Ash Baskets: A Totally Different Way to Work with Wood

April 3, 2020
Transporting Black Ash Logs

Moving Logs for Basket Weaving

Amidst the Covid-19 shut down we all are trying to find ways to keep ourselves busy and entertained at home. This pandemic has given me the opportunity to practice making baskets with black ash, a native species of tree that has historically been used for basket weaving by indigenous populations across the eastern half of the US.

Timo, one of the partners here at THVT, owns land adjacent to our Vershire shop where he graciously let me cut down a black ash last summer. Just cutting the tree down, cutting it to manageable lengths, and getting it to my car was a process.

Then comes the work of pounding out the splints. After peeling off the bark, I hammered the entire log with a mini-sledge, which crushes the fibers between the growth rings. This results in each growth ring later peeling off the log in sheets that are about 1/16″ thick.

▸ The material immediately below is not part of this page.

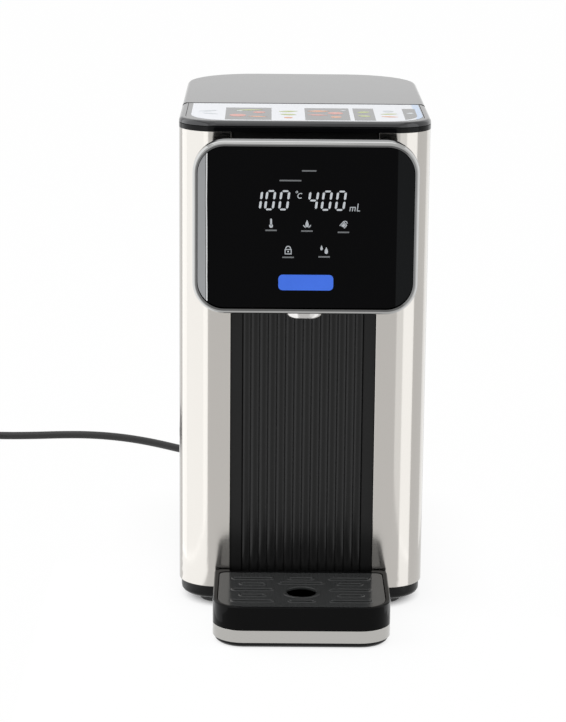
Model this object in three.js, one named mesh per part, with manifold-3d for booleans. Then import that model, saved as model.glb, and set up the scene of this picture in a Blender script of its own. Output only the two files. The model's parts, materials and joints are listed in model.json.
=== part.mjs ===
import * as THREE from 'three';
import { mergeVertices } from 'three/addons/utils/BufferGeometryUtils.js';
import Module from 'manifold-3d';

// A countertop hot-water dispenser, in millimetres: x to the right, y to the back, z up.
// The origin is on the table, under the middle of the footprint without the lead.

const gap = 0.3; // between pieces that touch
const slide = 0.5; // between pieces that slide past each other
const overrun = 3; // how far a cut runs past the face it opens
const squareRadius = 0.4; // corners that are nearly square
const endShare = 0.48; // end radius of a slot, as a share of its width

// Stainless wrap with its open front
const body = {
  width: 180, depth: 272, frontRadius: 27, rearRadius: 55, bottom: 16.4, top: 354, sheet: 1, hem: 8,
};

// Fluted front panel between the two edges of the wrap
const channel = {
  width: 104.6, recess: 2, thickness: 3.4, flat: 9, ribPitch: 6.05, ribDepth: 1.1, ribEdge: 0.9,
  returnDepth: 11, returnWall: 2,
};

// Moulded base with its skirt, and what closes it from below
const base = {
  bottom: 6.5, underside: 8.6, floorTop: 11, inset: 1.6, curve: 4, rim: 6, wall: 2.4,
  lipHeight: 10, lipWall: 2.2, doorMargin: 2.5, doorLap: 5, doorSheet: 1.4,
  guideWall: 1.6, guideDrop: 5,
};
const foot = { radius: 12.5, topRadius: 11.6, chamfer: 1.2, fromSide: 28, fromFront: 26, fromRear: 52 };
const vent = { length: 26, width: 3, apart: 9, rowPitch: 13, border: 12 };

// Control head that stands in front of the wrap
const head = {
  bottom: 236.5, width: 155.8, height: 120.5, radius: 22, reach: 60, ringDepth: 8, ringWidth: 3.2,
  ringTop: 4.5, rimDepth: 8, rimInset: 0.8, rimRound: 3, wall: 2.2, neckWidth: 100, neckRadius: 12,
  neckDrop: 6, neckLift: 1, portWidth: 60, portHeight: 66,
};
const glass = { recess: 0.6, thickness: 2.8 };
const display = {
  moduleWidth: 92, moduleHeight: 24, moduleDepth: 2.2, moduleRaise: 19, boardInset: 8, boardSheet: 1.6,
  boardBottom: 32, postRadius: 3, postInset: 6,
};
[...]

After the logs have been pounded, comes the tedious work of cutting straight, even splints from the wide panels of material that peeled off the log. All this and we haven’t even start to weave a basket yet! Good lord almighty.

Finally, once all that prep work has been done, it’s time to weave a basket.

This was my first project, a backpack basket. After weaving the main body, I carved a rim and handle from some leftover unpounded logs. After lashing them onto the rim, I had a pretty spiffy looking basket. But it STILL wasn’t done until I fussed with the sewing machine for about a day to get the harness just right. I’m pretty proud of the result.

But why just have one basket? I was able to put the finishing touches on an even BIGGER backpack basket and this nice round gathering basket.

Thanks for looking and hopefully we will be back in action in person again soon!